Performance and Fairness of the model

After a model has been developed and exported by the previous stages in the DL pipeline, it needs to be served so that external clients can use it for inference. Also as the model is being served, its performance needs to be monitored in real-time so that users can decide when it would be the best time to trigger the training stage. For the iceberg classification model,  Hopsworks uses TensorFlow Model Server on Kubernetes to serve the model in an elastic and scalable manner and  Spark/Kafka for monitoring and logging the inference requests. Users can then manage the serving instances from the Hopsworks UI and view logs as shown in the screenshot below.

Model serving logs in Kibana

Orchestration

All previous sections have demonstrated how to apply transformations and processing steps to data via a Deep Learning pipeline, in order to go from raw data into an ML model. So far all steps had to be manually executed in a proper order to produce the output model. However, once that process is established it can then be quite repetitive in nature. That means it decreases the efficiency of data scientists whose primary focus is on improving the accuracy of the models by applying novel techniques and algorithms. Such a repetitive process should then be automated and managed easily with the help of software tools.

One such tool is Apache Airflow [9], a platform to programmatically schedule and monitor workflows. Hopsworks provides Airflow as one of the services available in a project. Users can either create an orchestration pipeline with the Hopsworks UI or implement it themselves and then upload it to Hopsworks.

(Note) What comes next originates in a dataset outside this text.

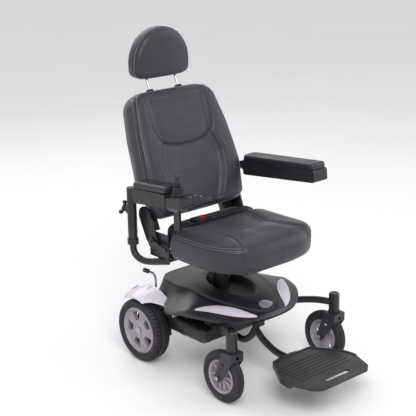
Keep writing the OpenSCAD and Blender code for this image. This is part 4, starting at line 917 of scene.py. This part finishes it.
def loaf(node):
    """A pad's points in its CAD box: superellipse sections across it, ends rounded by an ellipse, with a parting line low on the side."""
    low, high = (np.array(p) * 1000.0 - [0, SHIFT * 1000.0, 0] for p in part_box(node))
    centre, half_wide = (low[0] + high[0]) / 2, (high[0] - low[0]) / 2
    length = high[1] - low[1]
    drop = length * math.tan(ARM_TILT)
    tall = high[2] - low[2] - drop
    u = (np.sin((np.linspace(0, 1, 120) - 0.5) * np.pi) * 0.5 + 0.5)[:, None]
    inset = np.minimum(u, 1 - u) * length

    def rounded(radius):
        """How far an edge draws in, in millimetres, near an end rounded by a radius."""
        return radius - np.sqrt(np.clip(radius**2 - np.clip(radius - inset, 0, radius) ** 2, 0, None))

    # across the pad: a flat bottom, upright sides and a broad radius on top
    r_top, r_low = 13.0, 3.0
    q = np.linspace(0, np.pi / 2, 14)
    side_up = np.vstack([
        np.stack([half_wide - r_low + r_low * np.sin(q), r_low - r_low * np.cos(q)], -1),
        np.stack([half_wide - r_top + r_top * np.cos(q), tall - 1.2 - r_top + r_top * np.sin(q)], -1)])
    top_x = np.linspace(half_wide - r_top, -(half_wide - r_top), 16)[1:-1]
    section = np.vstack([side_up, np.stack([top_x, np.full(14, tall - 1.2)], -1), side_up[::-1] * [-1, 1]])
    a = np.zeros((1, len(section)))
    narrow = (half_wide - rounded(17.0)) / half_wide
    low_end = rounded(13.0) * 0.9
    across = section[None, :, 0] * narrow
    up = section[None, :, 1] * (tall - low_end) / tall
    across = across * (1 - 0.014 * np.exp(-((up - tall * 0.3) / 1.2) ** 2))
    up = up + 1.2 * smooth((up - tall * 0.8) / 5) * (1 - (across / half_wide) ** 2)
    y = high[1] - 0.8 - u * (length - 1.6) + 0 * a
    return centre, across, y, low[2] + drop * u + up


for side in ("left", "right"):
    centre, across, y, z = loaf("arm_pad_" + side)
    if side == "right":
        # the inner strip runs on past the joystick, which stands in a scallop of the pad
        forward = smooth((52.0 - y) / 14.0)
        strip = 9.0 / np.abs(across).max()
        inner = centre + np.abs(across).max() - 9.0
        px = (centre + across) * (1 - forward) + (inner + across * strip) * forward
    else:
        px = centre + across
    grid = metres(np.stack([px, y, z], -1))
    pad = surface("arm_pad_skin_" + side, grid, FINISH["pad"], "armrest_" + side)
    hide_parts("arm_pad_" + side)

# %% [markdown]
# ## Joystick
# Rubber bellows are one profile of soft pleats turned about the stick. The stick's grip, a waisted knob
# with a domed cap, is not remade here.

# %% bellows
def turned(name, centre, profile_rz, finish, body, count=72):
    """A profile of (radius, height) turned about an upright axis."""
    pr = np.asarray(profile_rz, float)
    a = np.linspace(0, 2 * np.pi, count, endpoint=False)
    grid = np.stack([centre[0] + pr[:, :1] * np.cos(a), centre[1] + pr[:, :1] * np.sin(a), centre[2] + pr[:, 1:] + 0 * a[None]], -1)
    return surface(name, metres(grid), finish, body)


low, high = (np.array(p) * 1000.0 - [0, SHIFT * 1000.0, 0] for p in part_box("joystick_boot"))
bx0, by0 = (low[0] + high[0]) / 2, (low[1] + high[1]) / 2
tall, r0 = high[2] - low[2], (high[0] - low[0]) / 2
h = np.linspace(0, 1, 60)
pleat = r0 * (1 - 0.46 * h**1.15) - 3.2 * (0.5 - 0.5 * np.cos(2 * np.pi * 3.5 * h)) * smooth(h / 0.08)
outer = np.stack([pleat, h * tall], -1)
inner = np.stack([np.linspace(pleat[-1] - 2.5, 17.0, 6), np.linspace(tall, tall * 0.4, 6)], -1)
bellows = turned("joystick_bellows", (bx0, by0, low[2]), np.vstack([[[20.0, 0.0]], outer, inner, [[20.0, 2.0]]]), FINISH["bellows"], "armrest_right")
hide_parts("joystick_boot")
print("bellows", round(tall, 1), "mm tall")

# %% [markdown]
# ## Freewheel grips
# Each freewheel lever ends in a ribbed rubber grip, pushed over the bent rod.

# %% freewheel grips
for side, name in ((1, "left"), (-1, "right")):
    base = np.array([188.0, 325.0, 341.0])
    way = np.array([0.791, 0.457, 0.407])
    t = np.linspace(-0.5, 26.5, 60)
    radius = 9.0 + 0.55 * np.sin(t / 4.2 * 2 * np.pi) * (t < 22)
    radius = radius * np.sqrt(np.clip(1 - ((t - 20.0) / 7.2) ** 2, 0.05, 1)) ** (t > 20)
    u = np.cross(way, [0.0, 0.0, 1.0])
    u /= np.linalg.norm(u)
    v = np.cross(way, u)
    a = np.linspace(0, 2 * np.pi, 40, endpoint=False)
    ring = np.cos(a)[:, None] * u + np.sin(a)[:, None] * v
    grid = (base + t[:, None] * way)[:, None] + radius[:, None, None] * ring[None]
    grid = grid * [side, 1, 1]
    surface("freewheel_grip_" + name, metres(grid), FINISH["bellows"], "freewheel_lever_" + name)

# %% [markdown]
# ## Floor
# One large pale sheet under the wheels.

# %% floor
mesh = bpy.data.meshes.new("studio_floor")
mesh.from_pydata([(-30, -30, 0), (30, -30, 0), (30, 30, 0), (-30, 30, 0)], [], [(0, 1, 2, 3)])
floor = bpy.data.objects.new("studio_floor", mesh)
bpy.context.scene.collection.objects.link(floor)
mesh.materials.append(FINISH["floor"].mat)

# %% update
bpy.context.view_layer.update()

Airflow service UI in Hopsworks


Airflow tree-view tasks for the iceberg classification pipeline

Conclusion

In this blog post we presented a real-world example of developing an end-to-end machine learning pipeline for performing iceberg classification with Earth observation (remote sensing) data. The pipeline is developed using tools and services available in Hopsworks and the example’s code is available in the ExtremeEarth project GitHub repository [10].